当天,刘周书、潘文华秘密将刘湘驻汉口办事处处长(负责看守刘湘)邱甲抓起来审问,邱甲交待说刘湘死后他去查过,医院有一姓陶的护士讲过,她看见两个外籍医生把一种无色药水抽进了刘湘治胃病的针药水中,这姓陶的护士接受过刘将军一万元读书费用。她便斥责那两人,还用头去撞两个外籍医生,但被扭住,接着杨云霞拿走了针药。潘文华立刻赶到医院找那两个外籍医生和杨云霞以及那个姓陶的护士,可都“失踪了”。潘文华提出“尸检”,医院请示了蒋介石后拒绝进行“尸检”,说总裁有令:这对刘主席不礼貌,对党国不信任。1月24日,山东主席韩复榘被公开处死。没几天,连邱甲也找不到了。于是潘文华给刘周书出了一个主意说:如果蒋介石对刘主席无加害之心而且友好,刘主席死了,他会同意大儿刘济殿顺理成章接位,不妨去试一试。
刘周书便在当日向蒋介石提出由大儿刘济殿接刘湘的位,川军将领也纷纷表示支持。可蒋却马上在武昌行辕召集秘密会议,下令立即撤了刘湘七战区司令部,并任命反共铁心人物张群为四川省省主席,同时鉴于刘文辉软硬不出川,下令建西康省,委刘文辉为西康省主席,牵制拉拢其势力。于是,潘文华立即肯定:“刘主席被害无疑。”无奈之中,满怀悲愤的潘文华开始着手安排护送主帅刘湘遗体回川。
1938年2月7日,刘湘死后十八天,刘周书为丈夫“成服”时,在当众痛哭切切中,宣读了她两千字的祭文,死因一段如下:
“……吾夫婴宿疾,然年尚富,体尚健,无事务以扰之,必不致于死;即事务繁重,能自暇逸,不必事事躬亲,亦不致于死;抑或不过自刻苦,营养稍稍适宜,亦不致于死;即均不能,而或不扶病誓师,远征万里,内外焦思,犹许不必致死;抑发病之时,或许周书飞汉赴疾,亦可稍缓须臾以勿死,而吾夫报国心切,不愿以儿女私情累及一切,又虑以前方危机累及薄命人,其意固佳,其情可感,而周书内疚神明,则长抱无涯之痛矣!……”
冯玉祥将军当年对此也曾说:
“刘湘能从反动立场转变过来,以实际行动参加抗战,虽然为客观形势所迫,但这种明智果断的选择,是非常难得的。蒋方诬蔑他与韩复榘勾结投降日本,因韩被杀而惊恐致死,这绝对不符合事实。韩根本未准备投日,倘若他打算投降日本,绝不会把家眷财产都运到后方郾城一带;况且韩与刘的联络人是郭春涛,春涛决不会干出卖国勾当。我怀疑刘湘是蒋介石谋害死的。……”

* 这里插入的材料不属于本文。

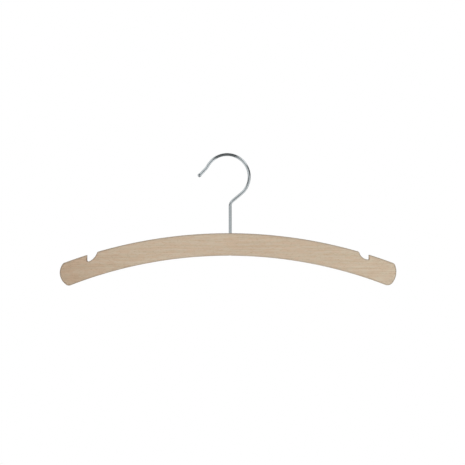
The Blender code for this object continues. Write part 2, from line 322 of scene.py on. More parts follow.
class Wiring:
    """Adds nodes to a node tree and joins them."""

    def __init__(self, tree: NodeTree) -> None:
        """Starts on an empty tree."""
        self.tree = tree
        tree.nodes.clear()

    def node(self, kind: str, feeds: Values | None = None, options: Values | None = None) -> Node:
        """Adds a node.

        Args:
            kind: the node's type, without its common ShaderNode beginning.
            feeds: input names or identifiers, each with a value or with the output that feeds it.
            options: the node's own settings.

        Returns:
            The node.
        """
        made = self.tree.nodes.new("ShaderNode" + kind)
        for name, value in (options or {}).items():
            setattr(made, name, value)
        for name, value in (feeds or {}).items():
            socket = self.socket(made.inputs, name)
            if isinstance(value, NodeSocket):
                self.tree.links.new(value, socket)
            else:
                socket.default_value = value
        return made

    @staticmethod
    def socket(sockets: Sequence[NodeSocket], name: str) -> NodeSocket:
        """The socket with this identifier, or else with this name."""
        by_identifier = {socket.identifier: socket for socket in sockets}
        return by_identifier[name] if name in by_identifier else sockets[name]

    def result_of(self, operation: str, *values: object) -> NodeSocket:
        """The result of a Math node on up to three numbers or outputs."""
        return self.node("Math", dict(zip(MATH_INPUTS, values)), {"operation": operation}).outputs[0]

    def step(self, value: object, low: float, high: float) -> NodeSocket:
        """Rises smoothly from 0 to 1 as a value goes from low to high."""
        feeds = {"Value": value, "From Min": low, "From Max": high}
        return self.node("MapRange", feeds, {"interpolation_type": "SMOOTHSTEP"}).outputs["Result"]

    def mixed_shader(self, share: object, first: Node, second: Node) -> Node:
        """A shader between two, by a share of the second."""
        feeds = {"Fac": share, "Shader": first.outputs[0], "Shader_001": second.outputs[0]}
        return self.node("MixShader", feeds)

    def mixed(self, share: object, first: object, second: object, blend: str = "MIX") -> NodeSocket:
        """Mixes two colours, or multiplies one by the other.

        Args:
            share: how much of the second is in the result, from 0 to 1.
            first: the first colour.
            second: the second colour.
            blend: the blend type, MIX or MULTIPLY.

        Returns:
            The resulting colour.
        """
        feeds = {"Factor_Float": share, "A_Color": first, "B_Color": second}
        made = self.node("Mix", feeds, {"data_type": "RGBA", "blend_type": blend})
        return self.socket(made.outputs, "Result_Color")

    def tinted(self, colour: object, tint: object, share: object) -> NodeSocket:
        """A colour multiplied by a tint, by a share of the tint."""
        return self.mixed(share, colour, tint, "MULTIPLY")

    def vector(self, operation: str, first: object, second: object) -> Node:
        """A Vector Math node on two vectors or outputs."""
        return self.node("VectorMath", {"Vector": first, "Vector_001": second}, {"operation": operation})

    def stretched_noise(self, place: object, cells: object, detail: float) -> NodeSocket:
        """Noise with so many cells in a metre along each axis, and with more, finer layers on top."""
        spread = self.vector("MULTIPLY", place, cells).outputs[0]
        return self.node("TexNoise", {"Vector": spread, "Scale": 1.0, "Detail": detail}).outputs[0]

    def centred(self, noise: object) -> NodeSocket:
        """A noise value that swings round zero."""
        return self.result_of("SUBTRACT", noise, NOISE_MIDDLE)

    def bumped(self, height: object, distance: float) -> NodeSocket:
        """Normals of a surface whose height goes from 0 to 1 over a distance."""
        return self.node("Bump", {"Height": height, "Distance": distance, "Strength": 1.0}).outputs[0]

    def surface(self, shader: Node) -> None:
        """Makes a shader the material's surface."""
        self.node("OutputMaterial", {"Surface": shader.outputs[0]})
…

不久后,刘周书给刘湘身前知己潘文华等下跪,声泪俱下地要求:“刘督办是被蒋委员长毒死的,希望你们替他报仇啊!”
2月8日,蒋委员长特电国民党中央常会,以“川故主席刘湘兼绾军符,历膺疆寄,翊赞中枢,忠贞自矢。去岁领师抗日,不幸赍志遽殁,勋在党国,宜有特典以昭矜式。拟请由常会决议,转函国府,予以国葬”。2月12日,经国民党中常会第六十七次会议通过。
2月14日,国民政府明令国葬刘湘。令中说:“川康绥靖主任、四川省政府主席刘湘,积劳病逝,业经明令褒恤,追赠陆军一级上将,并派员致祭在案。查该故主席矢志忠贞,功在党国,饰终之典,宜从优隆,应即特予国葬,以示政府崇德报功之至意。”
后因修建墓园费时较久,直至1939年9月19日,始在成都举行国葬典礼。
1941年冬,位于武侯祠南侧的刘湘墓园落成,占地160亩,耗资140余万元。墓园聘著名建筑专家杨廷宝为总工程师,华西兴业公司承建。墓园仿明清帝王形制,大门系牌坊式,共有三道门,大门上书“刘故主席墓园”六字,落款为“潘文华敬题”。整个陵园建筑群造型气势宏大,肃穆庄严。可以说是民国以来,除孙中山陵墓外,只有此陵和东北张作霖陵墓相媲美,号称“南刘北张”。